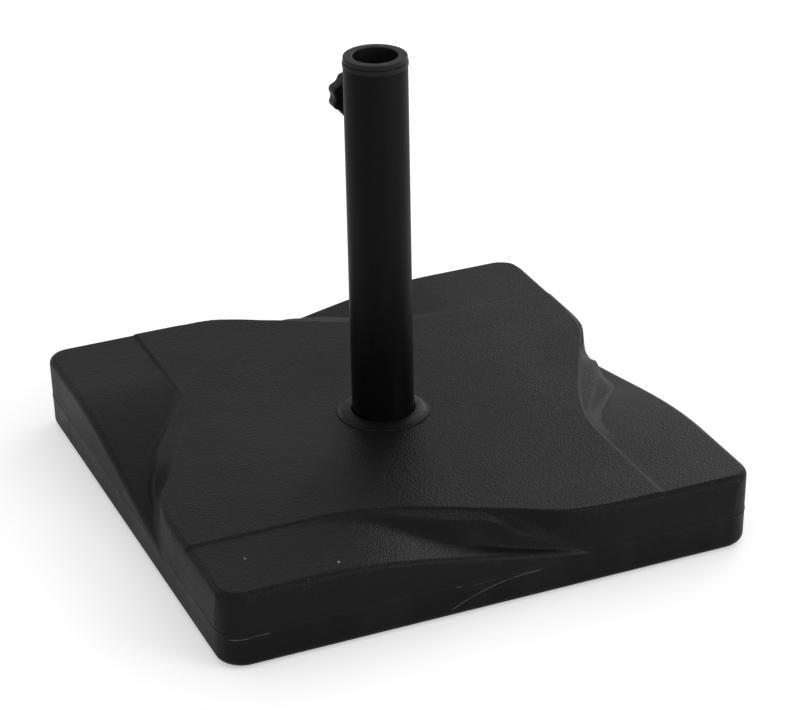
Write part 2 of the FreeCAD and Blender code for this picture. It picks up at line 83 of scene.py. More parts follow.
# ---------------------------------------------------------------------------
# Studio: pale floor, even pale surroundings, and soft lamps
# ---------------------------------------------------------------------------

FLOOR_HALF = 6.0
FLOOR_TONE = 0.95
FLOOR_GLOW_SEEN = 0.4
WORLD_LIGHT = 0.6
WORLD_SEEN = 1.0
LAMP_AIM = (0, 0, 0.1)
LAMPS = [  # name, place, width, watts
    ("back_softbox", (1.9, 1.5, 1.2), 1.4, 11),
    ("front_softbox", (1.5, -2.0, 1.3), 1.3, 15),
]


def make_lamp(name, place, width, power):
    """Square soft lamp turned to LAMP_AIM."""
    data = bpy.data.lights.new(name, "AREA")
    data.shape = "SQUARE"
    data.size = width
    data.energy = power
    lamp = bpy.data.objects.new(name, data)
    lamp.location = place
    lamp.rotation_mode = "QUATERNION"
    lamp.rotation_quaternion = (Vector(LAMP_AIM) - Vector(place)).to_track_quat("-Z", "Y")
    bpy.context.scene.collection.objects.link(lamp)


def camera_boost(tree, plain, seen, socket):
    """Sends one strength to what is seen directly, and another to the light that it gives."""
    path = tree.nodes.new("ShaderNodeLightPath")
    mix = tree.nodes.new("ShaderNodeMix")
    mix.inputs["A"].default_value = plain
    mix.inputs["B"].default_value = seen
    tree.links.new(path.outputs["Is Camera Ray"], mix.inputs["Factor"])
    tree.links.new(mix.outputs["Result"], socket)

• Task
Make an exact copy of every line in the data.

• Problem solution
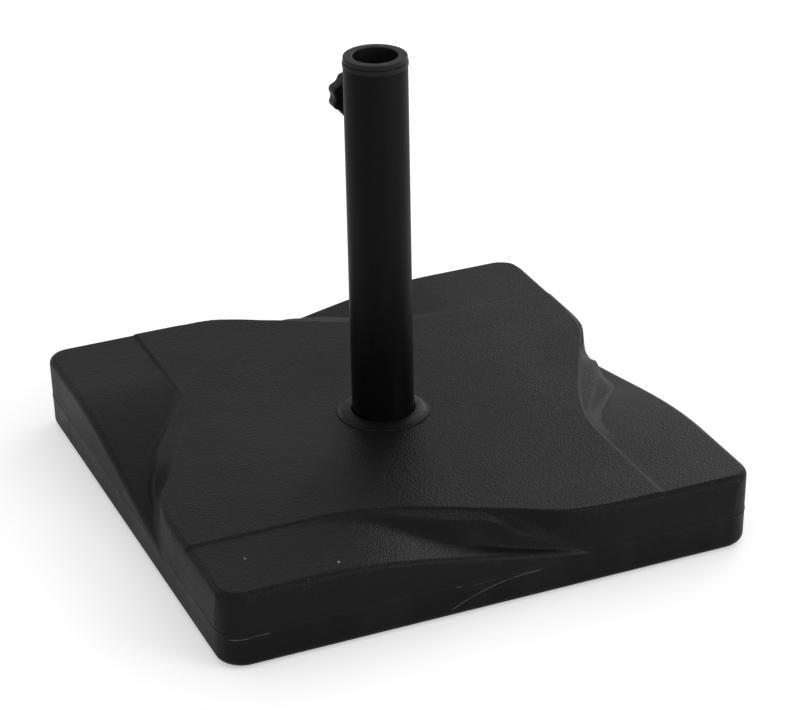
Write part 2 of the FreeCAD and Blender code for this picture. It picks up at line 83 of scene.py. More parts follow.
# ---------------------------------------------------------------------------
# Studio: pale floor, even pale surroundings, and soft lamps
# ---------------------------------------------------------------------------

FLOOR_HALF = 6.0
FLOOR_TONE = 0.95
FLOOR_GLOW_SEEN = 0.4
WORLD_LIGHT = 0.6
WORLD_SEEN = 1.0
LAMP_AIM = (0, 0, 0.1)
LAMPS = [  # name, place, width, watts
    ("back_softbox", (1.9, 1.5, 1.2), 1.4, 11),
    ("front_softbox", (1.5, -2.0, 1.3), 1.3, 15),
]


def make_lamp(name, place, width, power):
    """Square soft lamp turned to LAMP_AIM."""
    data = bpy.data.lights.new(name, "AREA")
    data.shape = "SQUARE"
    data.size = width
    data.energy = power
    lamp = bpy.data.objects.new(name, data)
    lamp.location = place
    lamp.rotation_mode = "QUATERNION"
    lamp.rotation_quaternion = (Vector(LAMP_AIM) - Vector(place)).to_track_quat("-Z", "Y")
    bpy.context.scene.collection.objects.link(lamp)


def camera_boost(tree, plain, seen, socket):
    """Sends one strength to what is seen directly, and another to the light that it gives."""
    path = tree.nodes.new("ShaderNodeLightPath")
    mix = tree.nodes.new("ShaderNodeMix")
    mix.inputs["A"].default_value = plain
    mix.inputs["B"].default_value = seen
    tree.links.new(path.outputs["Is Camera Ray"], mix.inputs["Factor"])
    tree.links.new(mix.outputs["Result"], socket)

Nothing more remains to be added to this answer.